I used to keep a kind of daybook: odd jottings, letters never sent, desperate ideas for anthologies, quotes, etc. -- useless, really. But I at least
felt like I was working. One obsession was to chronicle other writers' reports, notions, suggestions of what Peter Handke, in an essay by this title, called "A Successful Day." I had entries from Peter Esterhazy, Junichiro Tanizaki, Bash¯o, Wallace Shawn, Beckett, Mandelstam, Virginia Woolf, Jean Rhys, Kerouac, Paul Blackburn, Miklos Radnoti, Boleslaw Sulik, Cees Nooteboom, and so on. My long-term intention was to construct a consensus profile of "The Successful Day" in a writer's life. It was a nonsense project; it kept me busy. In the end, most accounts -- tucked into journals, letters, occasional pieces, even novels -- had little to do with actually writing. It had to do with walking by the sea, talking on the telephone, buying light bulbs, fretting over illness, seeing a matinee, endless driving, fixing a bicycle, dinner with friends, love -- anything but owning up to the inescapable (thank our lucky stars)
preoccupation that is writing. And one day in New York City, I actually saw my all-time favorite writer, Max Frisch, in the Gotham Book Mart. I couldn't believe my luck. It was far more thrilling than seeing -- well, to me --
anyone. And, reader, I confess to actually following him. Out of the bookstore. Through the diamond district. He walked blocks and blocks, smoking a pipe. He was dressed in a casual suit, sensible shoes. I followed him for maybe an hour. He bought a pretzel. He went into a bar and drank a beer.

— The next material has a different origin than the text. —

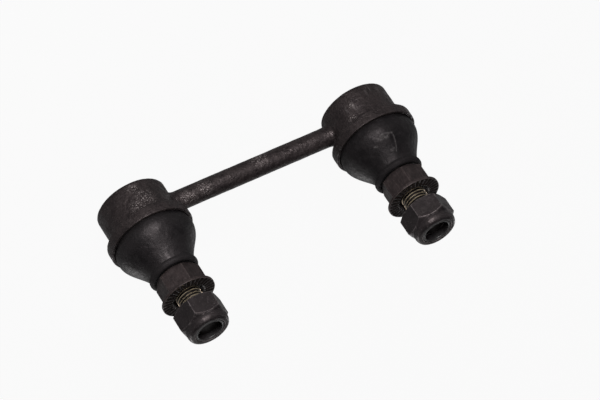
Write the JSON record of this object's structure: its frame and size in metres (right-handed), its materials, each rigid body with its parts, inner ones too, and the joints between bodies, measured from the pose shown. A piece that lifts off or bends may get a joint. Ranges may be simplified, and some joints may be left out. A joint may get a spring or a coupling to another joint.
{
  "type": "stabilizer link",
  "caption": "Forged steel anti-roll bar link: a round bar with a ball joint at each end, rubber boots, and parallel threaded studs with locking nuts.",
  "frame": {"origin": "midway between the two stud axes, at the height of the cups' closed ends, on which the link stands", "axes": "+X along the bar from the left cup to the right cup, +Z along both studs, from the closed ends towards the nuts"},
  "size_m": [0.1288, 0.0338, 0.0636],
  "materials": {
    "coated_forging": "satin black coating over a forged surface, fine grain, worn specks",
    "phosphated_stud": "brown-black phosphate, bright thread crests",
    "blackened_nut": "blackened steel, satin, brighter chamfer edges",
    "boot_rubber": "smooth moulded rubber, matte",
    "nylon": "dark nylon",
    "bearing_resin": "moulded acetal",
    "spring_steel": "bare spring steel",
    "plated_ring": "zinc plated",
    "coated_cover": "satin black coating"
  },
  "bodies": {
    "link": {"forged_link": "coated_forging", "left_lower_bearing_shell": "bearing_resin", "left_upper_bearing_shell": "bearing_resin", "left_preload_spring": "spring_steel", "left_cover_plate": "coated_cover", "right_lower_bearing_shell": "bearing_resin", "right_upper_bearing_shell": "bearing_resin", "right_preload_spring": "spring_steel", "right_cover_plate": "coated_cover"},
    "left_boot": {"left_dust_boot": "boot_rubber", "left_boot_base_ring": "plated_ring"},
    "left_sleeve": {"left_boot_neck_sleeve": "bearing_resin"},
    "left_stud": {"left_ball_stud": "phosphated_stud"},
    "left_insert": {"left_nylon_ring": "nylon"},
    "left_nut": {"left_lock_nut": "blackened_nut"},
    "right_boot": {"right_dust_boot": "boot_rubber", "right_boot_base_ring": "plated_ring"},
    "right_sleeve": {"right_boot_neck_sleeve": "bearing_resin"},
    "right_stud": {"right_ball_stud": "phosphated_stud"},
    "right_insert": {"right_nylon_ring": "nylon"},
    "right_nut": {"right_lock_nut": "blackened_nut"}
  },
  "joints": [
    {"name": "left_boot_turn", "type": "hinge", "parent": "link", "child": "left_boot", "pos_m": [-0.0475, 0, 0.0098], "axis": [0, 0, 1], "continuous": true},
    {"name": "left_stud_tilt", "type": "hinge", "parent": "left_boot", "child": "left_sleeve", "pos_m": [-0.0475, 0, 0.0098], "axis": [0, 1, 0], "range_deg": [-20, 20], "deforming": ["left_dust_boot"]},
    {"name": "left_stud_spin", "type": "hinge", "parent": "left_sleeve", "child": "left_stud", "pos_m": [-0.0475, 0, 0.0098], "axis": [0, 0, 1], "continuous": true},
    {"name": "left_nut_travel", "type": "slide", "parent": "left_stud", "child": "left_insert", "axis": [0, 0, 1], "range_m": [-0.0042, 0.009]},
    {"name": "left_nut_turn", "type": "hinge", "parent": "left_insert", "child": "left_nut", "pos_m": [-0.0475, 0, 0.0558], "axis": [0, 0, 1], "range_deg": [-1200, 2590]},
    {"name": "right_boot_turn", "type": "hinge", "parent": "link", "child": "right_boot", "pos_m": [0.0475, 0, 0.0098], "axis": [0, 0, 1], "continuous": true},
    {"name": "right_stud_tilt", "type": "hinge", "parent": "right_boot", "child": "right_sleeve", "pos_m": [0.0475, 0, 0.0098], "axis": [0, 1, 0], "range_deg": [-20, 20], "deforming": ["right_dust_boot"]},
    {"name": "right_stud_spin", "type": "hinge", "parent": "right_sleeve", "child": "right_stud", "pos_m": [0.0475, 0, 0.0098], "axis": [0, 0, 1], "continuous": true},
    {"name": "right_nut_travel", "type": "slide", "parent": "right_stud", "child": "right_insert", "axis": [0, 0, 1], "range_m": [-0.0048, 0.0084]},
    {"name": "right_nut_turn", "type": "hinge", "parent": "right_insert", "child": "right_nut", "pos_m": [0.0475, 0, 0.0564], "axis": [0, 0, 1], "range_deg": [-1380, 2410]}
  ],
  "couplings": [
    {"joint": "left_nut_travel", "follows": "left_nut_turn", "m_per_rad": 0.00019894},
    {"joint": "right_nut_travel", "follows": "right_nut_turn", "m_per_rad": 0.00019894}
  ]
}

Finally, he went into a small uptown hotel.
To write, I thought, to carry on with
a
successful day. But actually I doubted it, because he had bought a dozen magazines en route. I mention all of this because one unexpected reward of editing this issue was an uncanny kind of
connection (however self-serving) with the writers in this issue, some of whom Jane and I know personally. I fairly obsessed in trying to imagine, in all their various cities and houses, what their working days were like: perhaps comprised of not writing, but at least
thinking about what they are writing. A diary of a writer not writing would be a far cry from a book about "writer's block" -- pray tell, we don't need any more of
those.

That is all. Editing has allowed us to be in residence with fine writers, the chance to reminiscence, to guess at the nature of other writers' lives, to read all sorts of things we might not have otherwise. We thank all of our contributors for sending their work.